AT A GLANCE:
- DHF (7,8- dihydroxyflavone) is a drug that offers neuroprotection against the effects of hypoxia-ischemia, or the lack of blood and oxygen flow to the brain at birth, but only in female mice, not males (has previously shown).
- Using ultrasensitive LC-MS/MS, researchers mapped multiple steroids in the newborn hippocampus and found steroid contents ≥10-fold higher than plasma, supporting locally regulated neurosteroid biology.
- After injury, males had higher hippocampal testosterone than females, and DHF lowered hippocampal testosterone only in females, offering a clue to sex-specific neuroprotection.
- DHF also lowered hippocampal corticosterone in both sexes, suggesting additional effects on the brain’s stress-hormone environment.
A blood test alone cannot tell the full story of what’s happening inside a newborn’s brain after a brain injury. New research from the Waisman Center at the University of Wisconsin-Madison suggests that the hippocampus—a brain region critical for learning and memory—maintains its own powerful, locally regulated steroid environment during early development and after brain injury.
The findings provide new insight into why male and female newborns can respond differently to brain injury and treatment, with important implications for developing more effective, sex-specific therapies.
The study, published in Biomolecules, focuses on hypoxia-ischemia, a loss of oxygen delivery and blood flow to the brain around the time of birth that can lead to lifelong neurological disability. Male newborns are often more vulnerable to this type of injury and less responsive to treatment, but the biological reasons for these differences have remained unclear.

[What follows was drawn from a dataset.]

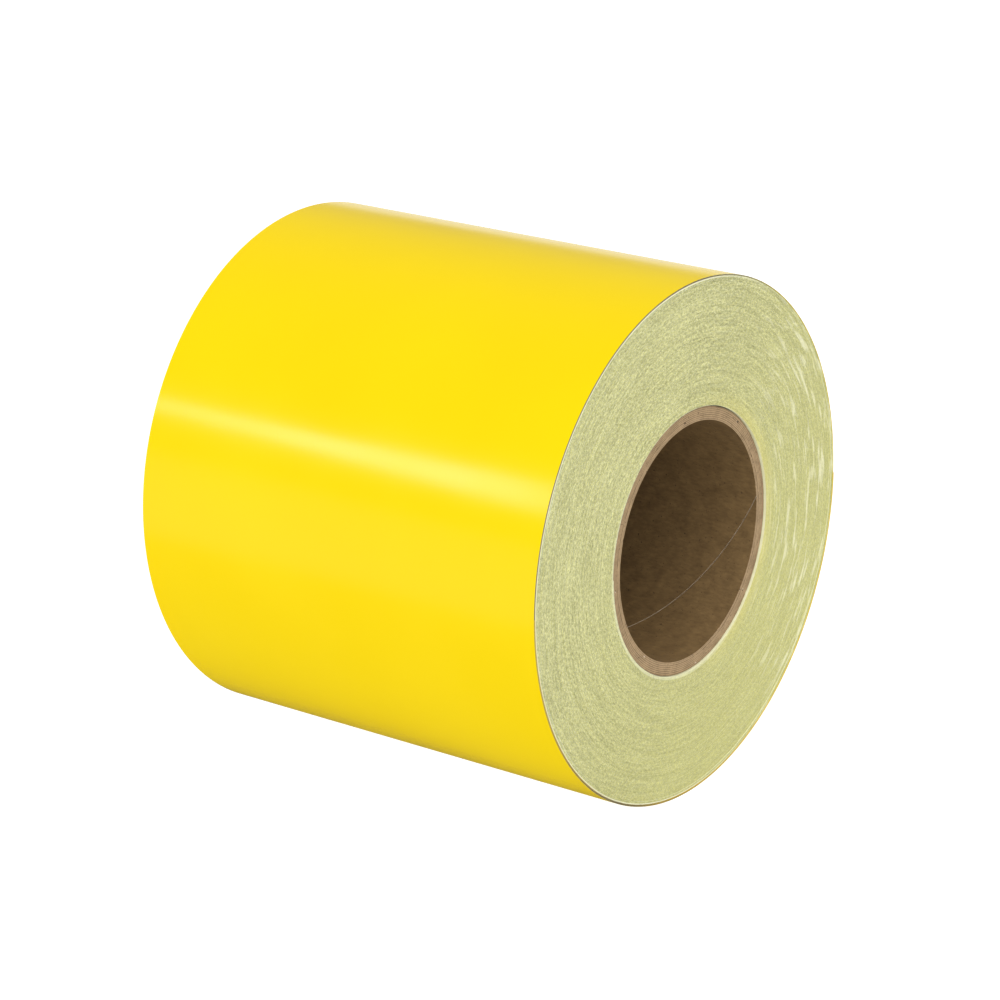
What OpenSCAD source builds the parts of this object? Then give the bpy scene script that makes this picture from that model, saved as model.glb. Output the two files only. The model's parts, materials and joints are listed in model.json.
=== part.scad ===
// Roll of sign vinyl on a spiral-wound paperboard core.
// The web is one continuous strip of adhesive-backed film on a release liner, wound face out.
// The roll's axis lies along Y, the roll lies on its side, and the origin is the middle of the axis.

/* [Core] */
// Bore of the core, a nominal 3 inch tube
bore_d = 77; // [76:0.1:78]
// Length of the core, a little less than the web is wide
core_length = 150.4; // [149:0.1:152]
// Thickness of the smooth ply that lines the bore
inner_ply_t = 0.4; // [0.3:0.05:0.6]
// Thickness of each body ply
body_ply_t = 0.6; // [0.5:0.05:0.7]
// Thickness of the smooth ply on the outside
outer_ply_t = 0.3; // [0.2:0.05:0.4]
// Length of core that one turn of a ply's strip covers
ply_lead = 123; // [110:1:140]
// Width of the butt gap between the edges of a ply's strip
seam_gap = 0.4; // [0.3:0.05:0.6]

/* [Web] */
// Width that the web is slit to
web_w = 152.4; // [150.5:0.1:160]
// Thickness of the film with its adhesive coat
film_t = 0.16; // [0.1:0.01:0.2]
// Thickness of the release liner
liner_t = 0.18; // [0.12:0.01:0.2]
// Air left between layers
layer_gap = 0.01; // [0.01:0.005:0.02]
// Even number of half turns before the last one, which ends in the tail
half_turns = 228; // [40:2:240]

/* [Tail] */
// Number of stiff panels that the free end of the web is divided into
tail_panels = 7; // [5:1:12]

/* [Tapes] */
// Thickness of both tapes
tape_t = 0.09; // [0.06:0.01:0.1]
// Width of the tape that fixes the web to the core
starter_tape_w = 25; // [20:1:40]
// Width of the tape that holds the free end down
end_tape_w = 25; // [15:1:50]
// Length of it that is stuck to the tail
end_tape_on_tail = 14; // [5:1:15]
// Length of it that reaches past the free end
end_tape_past_end = 22; // [10:1:40]

/* [Hidden] */
body_plies = 6;

kraft = [0.62, 0.48, 0.34];
film_yellow = [1.0, 0.86, 0.0];
liner_white = [0.93, 0.94, 0.84];
tape_white = [0.90, 0.89, 0.84];

bore_r = bore_d / 2;
body_r = bore_r + inner_ply_t;
outer_ply_r = body_r + body_plies * body_ply_t;
core_r = outer_ply_r + outer_ply_t;

// A spiral of half circles: each half turn is pitch / 2 larger than the one before, and the halves'
// centres lie pitch / 2 apart, so that each half meets the next with no step.
pitch = liner_t + film_t + 2 * layer_gap;
centre_offset = pitch / 4;
first_r = core_r + tape_t + layer_gap + centre_offset;
film_inset = liner_t + layer_gap;

// The tail starts half a panel past the foot of the roll and ends level with the axis. Unrolled, its
// panels then lie in a straight row, and none of them reaches lower than the roll does.
panel_angle = 90 / (tail_panels + 0.5);
tail_start = 270 + panel_angle / 2;
tail_r = turn_r(half_turns);

// The slit that parts a ply's edges runs past both ends of the core. The bore's seam starts at
// seam_start on the end that faces -Y, and each ply's seam is turned from that of the ply before it.
seam_length = web_w;
seam_turn = 360 * seam_length / ply_lead;
seam_start = 9;
seam_stagger = 135;
seam_slices = 72;
tape_start = 180;
fine = 96;

function turn_r(k) = first_r + k * pitch / 2;
function turn_centre(k) = (k % 2 == 0 ? 1 : -1) * centre_offset;

// A strip bent round the roll's axis, between two angles counted from +X towards +Z.
module bent_strip(inner_r, thickness, width, from, sweep, centre = 0) {
    translate([centre, 0, 0])
        rotate([90, 0, 0])
            rotate([0, 0, from])
                rotate_extrude(angle = sweep, $fn = fine)
                    translate([inner_r, -width / 2])
                        square([thickness, width]);
}

// One half turn of a layer. Even half turns pass under the roll, and odd ones over it.
module half_turn(k, inset, thickness) {
    bent_strip(turn_r(k) + inset, thickness, web_w, k % 2 == 0 ? 180 : 0, 180, turn_centre(k));
}

// Half turns from first up to, but not including, last, joined in pairs of like size.
module wind(first, last, inset, thickness) {
    if (last - first <= 4) {
        for (k = [first : last - 1]) half_turn(k, inset, thickness);
    } else {
        middle = floor((first + last) / 2);
        wind(first, middle, inset, thickness);
        wind(middle, last, inset, thickness);
    }
}

// A whole layer of the web, from the core to where the tail starts.
module wound_layer(inset, thickness) {
    wind(0, half_turns, inset, thickness);
    bent_strip(tail_r + inset, thickness, web_w, 180, tail_start - 180, centre_offset);
}

// The part of a layer on one panel of the tail.
module tail_layer(panel, inset, thickness) {
    bent_strip(tail_r + inset, thickness, web_w,
        tail_start + (panel - 1) * panel_angle, panel_angle, centre_offset);
}

// A ply of the core: a paper strip wound in a helix, with a gap where its edges meet.
module ply(inner_r, thickness, number) {
    rotate([90, 0, 0])
        difference() {
            cylinder(r = inner_r + thickness, h = core_length, center = true, $fn = fine);
            cylinder(r = inner_r, h = seam_length, center = true, $fn = fine);
            rotate([0, 0, seam_start - seam_turn - number * seam_stagger])
                linear_extrude(height = seam_length, center = true, slices = seam_slices,
                        twist = -seam_turn)
                    translate([inner_r - thickness / 2, -seam_gap / 2])
                        square([2 * thickness, seam_gap]);
        }
}

module core_inner_ply() {
    color(kraft) ply(bore_r, inner_ply_t, 0);
}

module core_body_ply(number) {
    color(kraft) ply(body_r + (number - 1) * body_ply_t, body_ply_t, number);
}

module core_outer_ply() {
    color(kraft) ply(outer_ply_r, outer_ply_t, body_plies + 1);
}

// Fixes the leading edge of the web to the core, along its whole length.
module starter_tape() {
    sweep = starter_tape_w / core_r * 180 / PI;
    color(tape_white) bent_strip(core_r, tape_t, core_length, tape_start, sweep);
}

module wound_film() {
    color(film_yellow) wound_layer(film_inset, film_t);
}

module wound_liner() {
    color(liner_white) wound_layer(0, liner_t);
}

module tail_film(panel) {
    color(film_yellow) tail_layer(panel, film_inset, film_t);
}

module tail_liner(panel) {
    color(liner_white) tail_layer(panel, 0, liner_t);
}

// Holds the free end down. It is stuck to the last panel, and to the turn below past the free end.
module end_tape() {
    inner_r = tail_r + pitch;
    on_tail = end_tape_on_tail / inner_r * 180 / PI;
    past_end = end_tape_past_end / inner_r * 180 / PI;
    color(tape_white)
        bent_strip(inner_r, tape_t, end_tape_w, 360 - on_tail, on_tail + past_end, centre_offset);
}

core_inner_ply();
for (number = [1 : body_plies])
    core_body_ply(number);
core_outer_ply();
starter_tape();
wound_film();
wound_liner();
for (panel = [1 : tail_panels]) {
    tail_film(panel);
    tail_liner(panel);
}
end_tape();
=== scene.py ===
import json
import math
import random

import bpy
from mathutils import Matrix, Vector, noise


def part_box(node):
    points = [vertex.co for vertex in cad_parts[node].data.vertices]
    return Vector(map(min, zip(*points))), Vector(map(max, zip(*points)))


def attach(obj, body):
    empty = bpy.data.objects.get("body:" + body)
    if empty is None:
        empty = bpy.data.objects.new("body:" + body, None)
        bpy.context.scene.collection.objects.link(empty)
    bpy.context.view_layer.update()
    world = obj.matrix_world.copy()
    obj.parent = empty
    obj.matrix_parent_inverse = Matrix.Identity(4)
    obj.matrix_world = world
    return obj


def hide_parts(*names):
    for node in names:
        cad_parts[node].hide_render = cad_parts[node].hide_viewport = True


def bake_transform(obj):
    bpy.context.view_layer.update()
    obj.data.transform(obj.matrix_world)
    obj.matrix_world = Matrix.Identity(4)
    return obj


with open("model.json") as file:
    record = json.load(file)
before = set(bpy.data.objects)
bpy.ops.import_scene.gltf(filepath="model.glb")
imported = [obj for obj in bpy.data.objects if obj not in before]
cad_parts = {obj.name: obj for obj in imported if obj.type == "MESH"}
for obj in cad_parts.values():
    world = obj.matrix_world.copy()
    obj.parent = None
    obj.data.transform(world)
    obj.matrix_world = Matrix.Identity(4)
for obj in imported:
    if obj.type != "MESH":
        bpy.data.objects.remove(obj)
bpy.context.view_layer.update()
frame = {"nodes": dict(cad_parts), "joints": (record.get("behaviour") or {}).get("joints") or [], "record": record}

# Camera
# A long lens looks down at the roll from in front and to its left, so that one end and the side show.
# It aims a little off the roll's centre, and its distance is counted in radii of the roll.
film_low, film_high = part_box("wound_film")
roll_radius = -film_low.z
camera_azimuth = math.radians(-53.73)
camera_elevation = math.radians(19.0)
camera_distance = 13.37 * roll_radius
aim_right, aim_down = 0.00165, 0.00158

camera_data = bpy.data.cameras.new("camera")
camera_data.sensor_width = 36
camera_data.lens = 125.9
camera = bpy.data.objects.new("camera", camera_data)
bpy.context.scene.collection.objects.link(camera)
bpy.context.scene.camera = camera
camera.rotation_euler = (math.pi / 2 - camera_elevation, 0, camera_azimuth)
camera_turn = camera.rotation_euler.to_matrix()
aim = camera_turn @ Vector((aim_right, -aim_down, 0))
camera.location = aim + camera_turn @ Vector((0, 0, camera_distance))
camera_data.clip_start, camera_data.clip_end = 0.05, 50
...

Investigators in the lab of Pelin Cengiz, MD, professor of pediatrics, identified a sex-specific hormone signature in the injured newborn hippocampus and show that a TrkB-targeting drug produces a matching sex-dependent effect.

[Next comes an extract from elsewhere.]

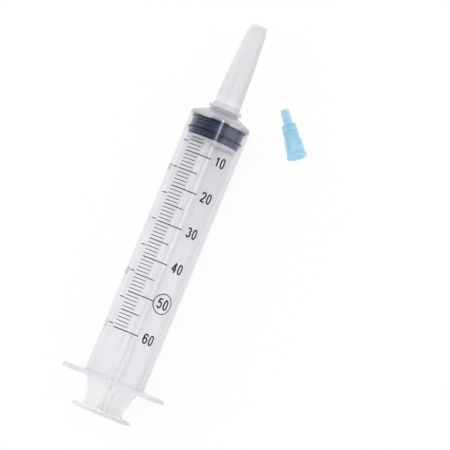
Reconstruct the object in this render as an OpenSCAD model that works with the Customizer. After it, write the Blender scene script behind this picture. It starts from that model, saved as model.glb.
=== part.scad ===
// Irrigation syringe with a catheter tip, lying on its side, its tip protector
// fitted and its tube adapter beside it. The syringe's axis runs along +X
// towards the tip, +Z is up, and the origin is on the finger flange's lower
// flat, in the middle of the flange's thickness. Millimetres.

/* [Barrel] */
// Diameter of the bore
bore_d = 26.8; // [24:0.1:32]
// Thickness of the barrel's wall
barrel_wall = 1.4; // [1:0.1:2]
// Middle of the flange to the corner where barrel and shoulder meet
barrel_len = 133.5; // [100:0.5:150]
// Lean of the shoulder's cone from square to the axis, in degrees
shoulder_lean = 24; // [15:1:35]
// Thickness of the shoulder's wall
shoulder_wall = 1.5; // [1:0.1:2.5]
// Rounding of the corner between barrel and shoulder
shoulder_round = 2; // [1:0.1:3]
// Chamfer round the open end of the bore
mouth_chamfer = 0.5; // [0.2:0.1:0.8]
// Height of the bead that keeps the seal in the bore
bead_height = 0.3; // [0.1:0.05:0.5]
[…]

A unique “hormone map” of the newborn hippocampus
To explore the biological mechanisms behind sex-specific outcomes, the research team measured levels of testosterone, estradiol, progesterone, and corticosterone in both blood plasma and hippocampal tissue using a technique called liquid chromatography tandem mass spectrometry (LC–MS/MS)—a highly sensitive technique that allows precise hormone quantification in collaboration with Wisconsin National Primate Center investigators Drs. Jon Levine and Amita Kapoor.
Across conditions, hippocampal steroid content was higher than plasma, suggesting that the newborn hippocampus maintains a hormone environment that cannot be inferred from blood alone. “This study is the first report of what the hormonal composition in the hippocampus looks like at birth. We’ve actually done a comprehensive panel of the hormones and reported for the first time,” Cengiz says.

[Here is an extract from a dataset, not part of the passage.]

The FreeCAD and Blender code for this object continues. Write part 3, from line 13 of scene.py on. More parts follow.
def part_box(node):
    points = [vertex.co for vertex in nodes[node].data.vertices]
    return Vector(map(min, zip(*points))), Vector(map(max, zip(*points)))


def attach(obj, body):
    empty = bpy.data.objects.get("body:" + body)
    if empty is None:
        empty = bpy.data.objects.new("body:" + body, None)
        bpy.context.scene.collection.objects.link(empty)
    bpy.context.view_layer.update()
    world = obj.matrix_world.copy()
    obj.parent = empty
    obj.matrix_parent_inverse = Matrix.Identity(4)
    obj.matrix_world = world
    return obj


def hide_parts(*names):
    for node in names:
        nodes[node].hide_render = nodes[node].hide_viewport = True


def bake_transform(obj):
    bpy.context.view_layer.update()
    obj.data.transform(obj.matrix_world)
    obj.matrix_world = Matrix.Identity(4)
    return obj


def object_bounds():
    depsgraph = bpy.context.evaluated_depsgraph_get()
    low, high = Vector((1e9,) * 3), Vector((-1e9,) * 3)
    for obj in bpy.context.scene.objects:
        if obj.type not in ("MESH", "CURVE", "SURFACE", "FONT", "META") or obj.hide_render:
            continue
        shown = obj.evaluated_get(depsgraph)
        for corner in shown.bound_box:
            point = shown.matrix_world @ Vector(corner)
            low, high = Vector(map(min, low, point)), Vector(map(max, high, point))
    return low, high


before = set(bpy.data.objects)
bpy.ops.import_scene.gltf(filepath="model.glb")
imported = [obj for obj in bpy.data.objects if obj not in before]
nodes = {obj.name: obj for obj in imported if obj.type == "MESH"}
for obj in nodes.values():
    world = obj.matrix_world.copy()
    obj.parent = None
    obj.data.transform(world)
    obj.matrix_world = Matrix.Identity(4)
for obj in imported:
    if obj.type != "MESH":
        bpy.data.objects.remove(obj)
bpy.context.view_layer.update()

Testosterone differences—and a sex-specific drug response
Following hypoxia-ischemia, the researchers observed higher hippocampal testosterone in males compared to females. Previous studies have shown that elevated testosterone levels after hypoxia ischemia, can worsen brain injury.
When treated with DHF, a drug that activates the TrkB receptor, they saw a sex-specific effect. Female, but not male, newborn mice showed a reduction in hippocampal testosterone at an early time point after injury. “This drug may be helping the newborn females by decreasing the testosterone content in the female hippocampus. That may be decreasing the detrimental effects of testosterone,” Cengiz explains.
Stress hormone offers additional insight
The researchers also measured corticosterone, a stress hormone known to influence brain injury and recovery. DHF treatment reduced hippocampal corticosterone levels in both females and males, suggesting it may act on multiple hormone-related pathways following injury.
Why it matters and next steps
There is a need for clinical treatments that protect the developing brain after hypoxia-ischemia and support long-term neurodevelopment. Understanding why therapies work differently in males and females is essential for designing more effective interventions. “In the clinic, we need treatments that last long-term resulting in sustained neurodevelopmental improvement. That’s why this drug is very promising and has a high potential for sex-specific neuroprotection,” Cengiz says.
The research team will next determine whether the reduction in testosterone is directly dependent on TrkB signaling or reflects an additional drug-specific effect. The long-term goal is to use these mechanistic insights to improve therapeutic response particularly in male newborns who are often more vulnerable to injury and less responsive to current treatment.
Funding and support
This work was supported by UW and NIH sources, including R01NS111021 and the NIH Waisman Core Grant IDDRC P50HD105353 (among others).